Performans olarak çok başarılı bulmasam da fikir olarak çok beğendiğim başka bir istasyon da mıknatıslar kısmıydı. Manyetik alan çizgilerini görmek (yönleriyle beraber) için çok sayıda küçük pusulalar kullanılmış. Bu düzeneği kurmanın ucuz bir yolunu bulursa ben de bir tane yapmak istiyorum. Müzede zayıf bulduğum şey mıknatıslardı ama onların da zayıf olması gerekiyordu aslında. Şöyle açıklayayım. Zayıf mıknatıslar ile oluşan alan küçük ve zayıf olduğundan pusulalarda çok net bir şey görülmüyordu (videoda). Güçlü bir mıknatısta bu alan çizgileri çok net görülebiliyor ama (aşağıdaki resimde olduğu gibi). Peki neden güçlü mıknatıslar alınmamıştı? Tabii ki güvenlik nedeniyle. Eğer videodaki ferrit mıknatıslar neodym gibi güçlü mıknatıslar olsaydı, mıknatıslar birbirlerini çok şiddetli çekeceğinden ziyaretçilerin ellerinin bu çarpmalar sonunda ciddi bir şekilde ezilme riski olacaktı.

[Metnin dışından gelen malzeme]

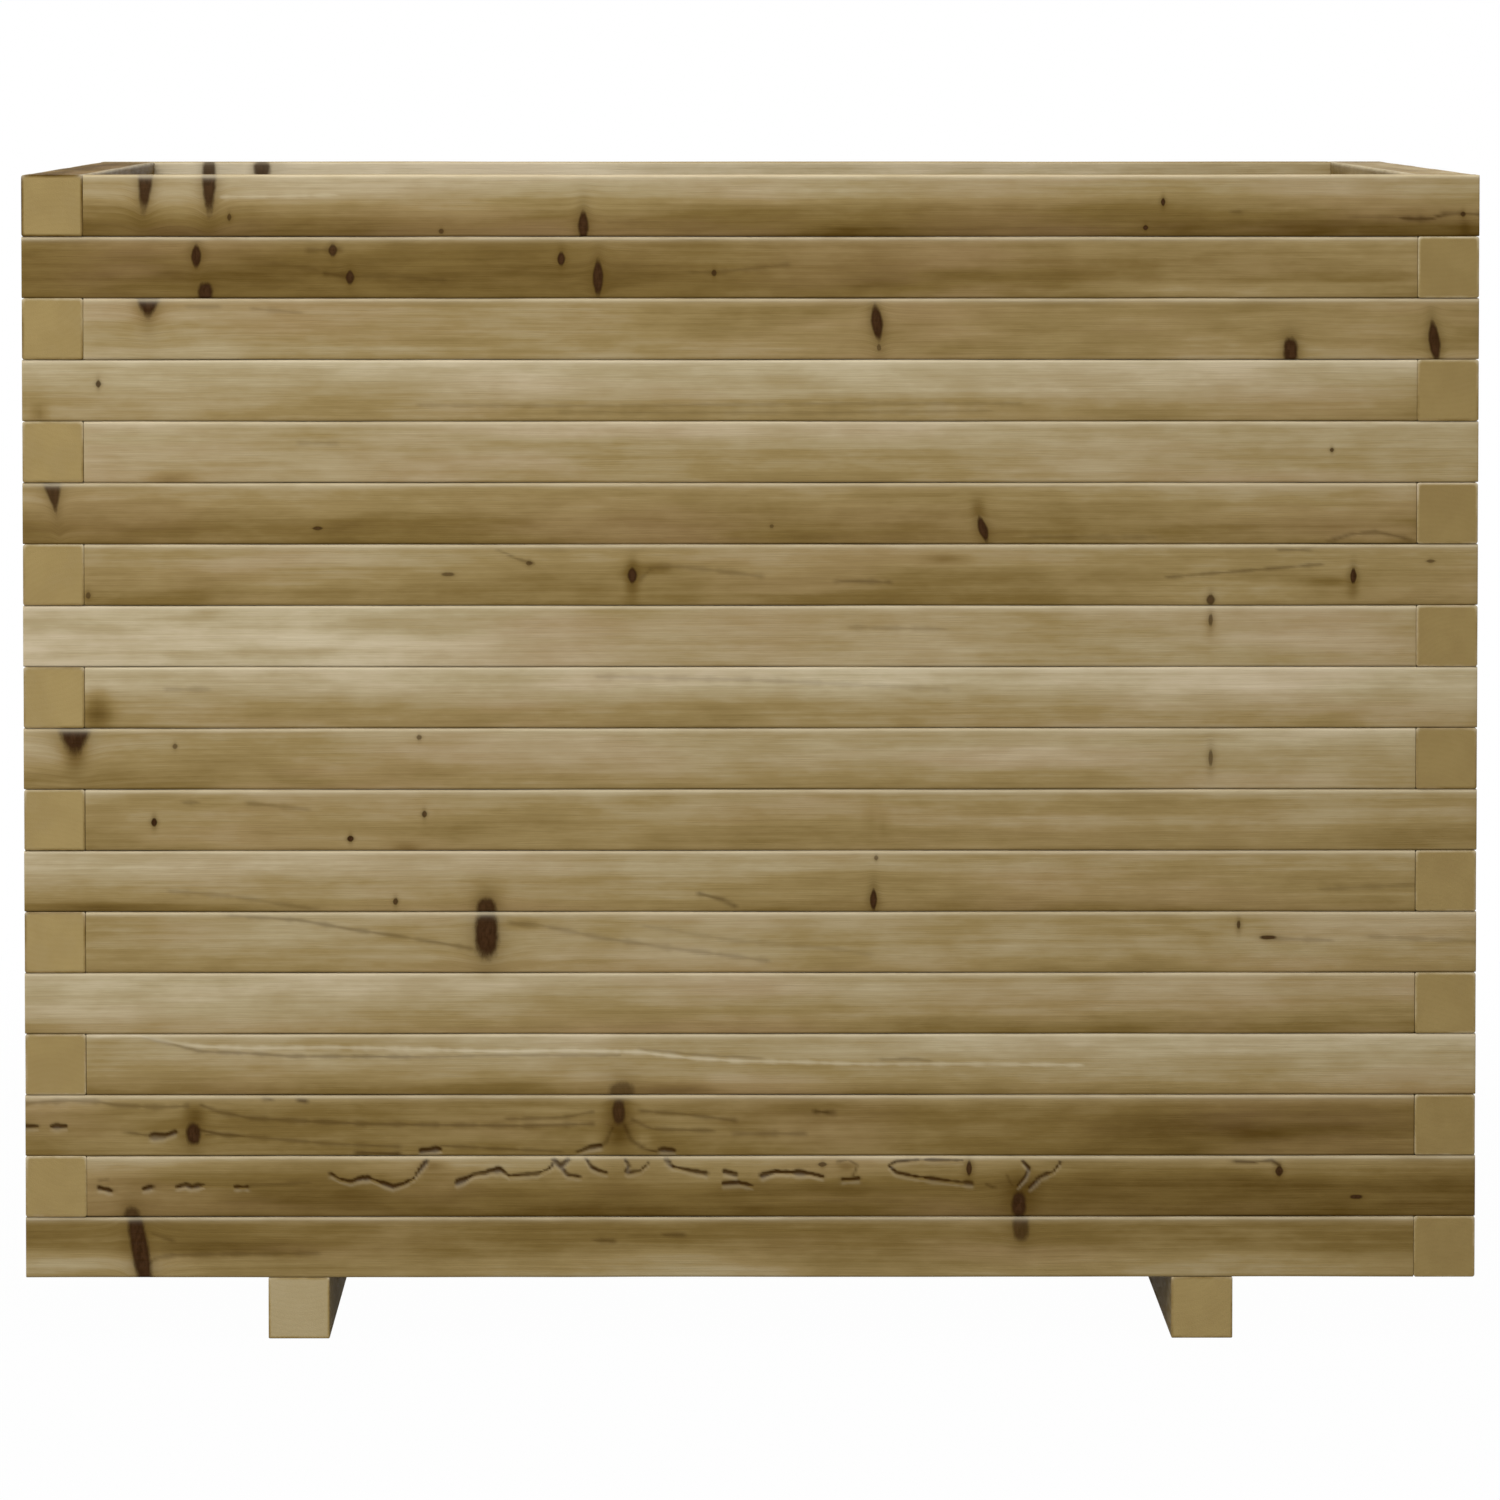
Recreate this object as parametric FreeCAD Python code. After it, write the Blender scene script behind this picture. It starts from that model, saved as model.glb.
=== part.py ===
import FreeCAD, Part
import math
import os

# Square garden planter of stacked pine timbers, in millimetres, +Z up, front towards -Y.
# The origin is on the ground, in the middle of the planter.
# Four timbers make a course. Each one butts against the next and runs past the one before it,
# like a pinwheel, and every second course turns the other way, so the corners interlock.
# Every timber is screwed down to the course below at both of its ends. Each screw lies nearer
# to its timber's end than the middle of the corner, so it misses the head of the screw below.
# Two runners carry the walls and the slatted floor.

# Overall size
planter_width = 900.0
planter_depth = 900.0
course_count = 18

# Wall timbers and runners, planed to the same square section
timber_side = 38.0
timber_edge_radius = 1.6
runner_edge_radius = 0.8
runner_inset = 150.5

# Floor slats, which lie inside the walls across both runners
slat_count = 8
slat_thickness = 18.0
slat_gap = 6.0
slat_end_clearance = 1.5
slat_edge_bevel = 1.5

# Countersunk wood screws that join two timbers
timber_screw_bite = 22.0
timber_screw_shank_radius = 2.25
timber_screw_head_radius = 4.5
timber_screw_point_length = 6.0
timber_screw_sink = 0.4
screw_from_timber_end = 12.0
runner_screw_spacing = 18.0

# Countersunk wood screws that hold the slats to the runners
floor_screw_bite = 22.0
floor_screw_shank_radius = 2.0
floor_screw_head_radius = 4.0
floor_screw_point_length = 5.0
floor_screw_sink = 0.3
floor_screws_per_crossing = 2
floor_screw_spacing = 50.0

# Flats that stand for a round: on a timber's long edge, and round a screw and its countersink
edge_flats = 4
screw_sides = 6

# Places worked out from the sizes above
half_width = planter_width / 2
half_depth = planter_depth / 2
inner_half_width = half_width - timber_side
inner_half_depth = half_depth - timber_side
wall_base = timber_side
runner_x = half_width - runner_inset - timber_side / 2
slat_width = (2 * inner_half_depth - (slat_count + 1) * slat_gap) / slat_count
slat_pitch = slat_width + slat_gap
slat_top = wall_base + slat_thickness

UP = FreeCAD.Vector(0, 0, 1)
DOWN = FreeCAD.Vector(0, 0, -1)


class Timber:
    """One square timber between two points of its centre line.

    Its long edges are rounded by a few narrow flats and its ends are sawn square. corner_end is
    the end that fills a corner of the wall, and butt_end the one that stops against the side of
    the next timber.
    """

    def __init__(self, corner_end, butt_end, edge_radius=timber_edge_radius):
        self.corner_end = corner_end
        self.butt_end = butt_end
        self.edge_radius = edge_radius
        self.along = (butt_end - corner_end).normalize()

    def solid(self):
        across = UP.cross(self.along)
        inset = timber_side / 2 - self.edge_radius
        points = []
        for side, height in ((1, 1), (-1, 1), (-1, -1), (1, -1)):
            arc_middle = self.corner_end + across * (side * inset) + UP * (height * inset)
            facing = math.atan2(height, side)
            for step in range(edge_flats + 1):
                angle = facing + (step / edge_flats - 0.5) * math.pi / 2
                spoke = across * math.cos(angle) + UP * math.sin(angle)
                points.append(arc_middle + spoke * self.edge_radius)
        section = Part.Face(Part.makePolygon(points + points[:1]))
        return section.extrude(self.butt_end - self.corner_end)

    def top_near(self, end):
        """The point on the top face where the screw near one end goes in."""
        inwards = self.along if end is self.corner_end else -self.along
        return end + inwards * screw_from_timber_end + UP * (timber_side / 2)


def course(number):
    """The four timbers of one course, counted from 1 at the bottom.

    In even courses the front timber fills the right front corner, and so on round the planter
    towards the back. In odd courses each timber fills the corner at its other end.
    """
    z = wall_base + (number - 0.5) * timber_side
    wall_x = half_width - timber_side / 2
    wall_y = half_depth - timber_side / 2
    turn = 1 if number % 2 == 0 else -1

    def along_x(side_y, sense):
        corner_end = FreeCAD.Vector(sense * half_width, side_y * wall_y, z)
        return Timber(corner_end, FreeCAD.Vector(-sense * inner_half_width, side_y * wall_y, z))

    def along_y(side_x, sense):
        corner_end = FreeCAD.Vector(side_x * wall_x, sense * half_depth, z)
        return Timber(corner_end, FreeCAD.Vector(side_x * wall_x, -sense * inner_half_depth, z))

    return {
        "front": along_x(-1, turn),
        "right": along_y(1, turn),
        "back": along_x(1, -turn),
        "left": along_y(-1, -turn),
    }


def runner(centre_x):
    """A foot that runs from the front face to the back face under the walls."""
    front = FreeCAD.Vector(centre_x, -half_depth, timber_side / 2)
    back = FreeCAD.Vector(centre_x, half_depth, timber_side / 2)
    return Timber(front, back, runner_edge_radius).solid()


def slat(index):
    """One floor board across both runners, its two upper long edges bevelled."""
    length = 2 * (inner_half_width - slat_end_clearance)
    y_low = slat_gap - inner_half_depth + index * slat_pitch
    board = Part.makeBox(length, slat_width, slat_thickness, FreeCAD.Vector(-length / 2, y_low, wall_base))
    top_edges = [e for e in board.Edges if e.BoundBox.ZMin > slat_top - slat_thickness / 2]
    long_edges = [e for e in top_edges if e.BoundBox.XLength > e.BoundBox.YLength]
    return board.makeChamfer(slat_edge_bevel, long_edges)


def faceted(stations, place, direction):
    """A solid with flat sides about a line that starts at place and runs along direction.

    stations are (radius, depth) pairs from its first flat end to its last one, where a radius of
    zero makes a point.
    """
    rings = []
    for radius, depth in stations:
        turns = range(screw_sides if radius else 1)
        angles = [2 * math.pi * i / screw_sides for i in turns]
        rings.append([FreeCAD.Vector(radius * math.cos(a), radius * math.sin(a), depth) for a in angles])
    outlines = [rings[0]] + [ring for ring in rings[-1:] if len(ring) > 1]
    for upper, lower in zip(rings, rings[1:]):
        for i in range(screw_sides):
            j = (i + 1) % screw_sides
            pair = [lower[i], lower[j]] if len(lower) > 1 else lower
            outlines.append([upper[j], upper[i]] + pair)
    faces = [Part.Face(Part.makePolygon(points + points[:1])) for points in outlines]
    solid = Part.Solid(Part.Shell(faces))
    solid.Placement = FreeCAD.Placement(place, FreeCAD.Rotation(UP, direction))
    return solid


class Screw:
    """A size of countersunk wood screw, whose head lies a little below the wood's surface."""

    def __init__(self, through, bite, shank_radius, head_radius, point_length, sink):
        self.length = through + bite
        self.shank_radius = shank_radius
        self.head_radius = head_radius
        self.point_length = point_length
        self.sink = sink

    def body(self, place, direction):
        head_bottom = self.sink + self.head_radius - self.shank_radius
        stations = [
            (self.head_radius, self.sink),
            (self.shank_radius, head_bottom),
            (self.shank_radius, self.length - self.point_length),
            (0, self.length),
        ]
        return faceted(stations, place, direction)

    def countersink(self, place, direction):
        """The hollow that the head has pressed into the wood, up to the surface."""
        head_bottom = self.sink + self.head_radius - self.shank_radius
        stations = [
            (self.head_radius, 0),
            (self.head_radius, self.sink),
            (self.shank_radius, head_bottom),
        ]
        return faceted(stations, place, direction)


TIMBER_SCREW = Screw(
    through=timber_side,
    bite=timber_screw_bite,
    shank_radius=timber_screw_shank_radius,
    head_radius=timber_screw_head_radius,
    point_length=timber_screw_point_length,
    sink=timber_screw_sink,
)
FLOOR_SCREW = Screw(
    through=slat_thickness,
    bite=floor_screw_bite,
    shank_radius=floor_screw_shank_radius,
    head_radius=floor_screw_head_radius,
    point_length=floor_screw_point_length,
    sink=floor_screw_sink,
)


def course_screw_places(number):
    """Where the screws of one course go in, two in each timber, down into the course below."""
    return [t.top_near(end) for t in course(number).values() for end in (t.corner_end, t.butt_end)]


def bottom_screw_places():
    """Where the screws of the lowest course go in from below, one in each timber's free end."""
    return [t.top_near(t.butt_end) - UP * timber_side for t in course(1).values()]


def runner_screw_places():
    """Where the screws go in from below, two through each end of each runner into the wall."""
    places = []
    for x in (-runner_x, runner_x):
        for wall_y in (timber_side / 2 - half_depth, half_depth - timber_side / 2):
            for y in (wall_y - runner_screw_spacing / 2, wall_y + runner_screw_spacing / 2):
                places.append(FreeCAD.Vector(x, y, 0))
    return places


def floor_screw_places():
    """Where the screws go in from above, in a row across each slat over each runner."""
    places = []
    for index in range(slat_count):
        slat_middle = slat_gap - inner_half_depth + slat_width / 2 + index * slat_pitch
        for i in range(floor_screws_per_crossing):
            y = slat_middle + (i - (floor_screws_per_crossing - 1) / 2) * floor_screw_spacing
            places += [FreeCAD.Vector(x, y, slat_top) for x in (-runner_x, runner_x)]
    return places


def cut_by(solid, tools):
    """The solid without the hollows of those tools that reach it."""
    near = [t for t in tools if t.BoundBox.intersect(solid.BoundBox)]
    return solid.cut(near) if near else solid


def export(name, solids):
    shape = solids[0] if len(solids) == 1 else Part.makeCompound(solids)
    shape.exportStep(os.path.join("parts", name + ".step"))


def export_walls():
    """The timbers. Only the heads that stay in view, on the rim and underneath, are countersunk."""
    rim_places = course_screw_places(course_count)
    hollows = [TIMBER_SCREW.countersink(place, DOWN) for place in rim_places]
    hollows += [TIMBER_SCREW.countersink(place, UP) for place in bottom_screw_places()]
    for number in range(1, course_count + 1):
        timbers = {side: cut_by(t.solid(), hollows) for side, t in course(number).items()}
        export(f"front_beam_{number:02d}", [timbers["front"]])
        export(f"back_beam_{number:02d}", [timbers["back"]])
        export(f"side_beams_{number:02d}", [timbers["left"], timbers["right"]])

    screws = [TIMBER_SCREW.body(place, UP) for place in bottom_screw_places()]
    for number in range(2, course_count + 1):
        screws += [TIMBER_SCREW.body(place, DOWN) for place in course_screw_places(number)]
    export("wall_screws", screws)


def export_base():
    """The runners and the floor, with the screws that hold them."""
    runner_hollows = [TIMBER_SCREW.countersink(place, UP) for place in runner_screw_places()]
    slat_hollows = [FLOOR_SCREW.countersink(place, DOWN) for place in floor_screw_places()]
    export("left_runner", [cut_by(runner(-runner_x), runner_hollows)])
    export("right_runner", [cut_by(runner(runner_x), runner_hollows)])
    export("floor_slats", [cut_by(slat(i), slat_hollows) for i in range(slat_count)])
    export("runner_screws", [TIMBER_SCREW.body(place, UP) for place in runner_screw_places()])
    export("floor_screws", [FLOOR_SCREW.body(place, DOWN) for place in floor_screw_places()])


def build():
    os.makedirs("parts", exist_ok=True)
    export_walls()
    export_base()


build()
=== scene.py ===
import math
from collections import namedtuple

import bpy
import numpy as np
from bpy.props import FloatProperty, FloatVectorProperty, IntProperty, PointerProperty
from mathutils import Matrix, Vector


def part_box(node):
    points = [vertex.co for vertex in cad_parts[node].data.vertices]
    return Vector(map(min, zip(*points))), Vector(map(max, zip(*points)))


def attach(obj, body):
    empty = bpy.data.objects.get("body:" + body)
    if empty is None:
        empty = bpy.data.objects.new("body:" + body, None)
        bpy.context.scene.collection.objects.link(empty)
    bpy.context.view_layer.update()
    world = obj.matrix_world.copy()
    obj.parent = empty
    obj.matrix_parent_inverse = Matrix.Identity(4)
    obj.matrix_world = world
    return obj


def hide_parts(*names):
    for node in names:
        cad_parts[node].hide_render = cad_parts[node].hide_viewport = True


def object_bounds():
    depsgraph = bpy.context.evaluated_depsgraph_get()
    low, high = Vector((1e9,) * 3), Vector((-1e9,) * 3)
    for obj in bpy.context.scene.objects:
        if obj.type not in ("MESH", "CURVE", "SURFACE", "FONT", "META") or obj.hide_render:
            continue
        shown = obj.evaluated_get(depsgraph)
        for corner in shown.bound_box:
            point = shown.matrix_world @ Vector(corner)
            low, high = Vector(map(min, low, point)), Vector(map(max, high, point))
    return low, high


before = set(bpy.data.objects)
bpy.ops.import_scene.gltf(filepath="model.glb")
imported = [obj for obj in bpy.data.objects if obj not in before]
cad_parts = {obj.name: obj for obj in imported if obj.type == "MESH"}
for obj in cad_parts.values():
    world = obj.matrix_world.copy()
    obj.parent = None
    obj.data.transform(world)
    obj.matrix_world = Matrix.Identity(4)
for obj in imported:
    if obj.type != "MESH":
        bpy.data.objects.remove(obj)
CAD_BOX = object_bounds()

bl_info = {
    "name": "Stacked timber planter",
    "version": (1, 0, 0),
    "blender": (4, 5, 0),
    "location": "View3D > Sidebar > Planter",
    "description": "Makes the timbers, runners, floor, screws and studio of a square wooden planter",
    "category": "Object",
}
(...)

Sadece fizik deneyleri yoktu tabii ki. En başta da belirttiğim gibi matematik oyunları da vardı. Bu bölümde iki şeyle ilgileniyordum. Biri toplumumuzun orucu ne bozar sorusundan sonra en çok ilgilendiği şey olan π’yi kaç alalım sorusuydu. Aşağıdaki videoda bunu yapmak için bir dairenin alanı ile bir paralelkenarın alanları yaklaşık olarak eşit alınıyor. Detaylara girmeye gerek yok heralde.
Diğer ilgilendiğim şey de tahtadan yapılmış hesap makineleriydi. Bir tanesinin videosunu çektim ama henüz nasıl işlem yaptığını çözemedim. Sanırım müzeye tekrar gitmem gerekecek.
En alt kattaki sergi salonunda ise daha çok çevreyle ve gelecekle ilgili istasyonlar vardı. Robotlar, doğada matematik, duyu organlarımız gibi konular işlenmişti. Burada ilgimi çeken şey ise bulut odasıydı. Çevremizdeki radyasyonu, evet radyoaktif ışımalar her yerde mevcut, görünür hale getiren bir araç. Parçacıklar bunun içinden geçerken aynı jet uçaklarının havada bıraktığı ize benzer izler bırakıyorlar. Kısa süre de olsa bu izler çıplak gözle görülebiliyor. Hatta ize bakıp parçacığın türü de söylenebiliyor ama ben bu kadarını beceremiyorum.
Son olarak da “The Ultimate Machine” turun bittiğini bildiriyor.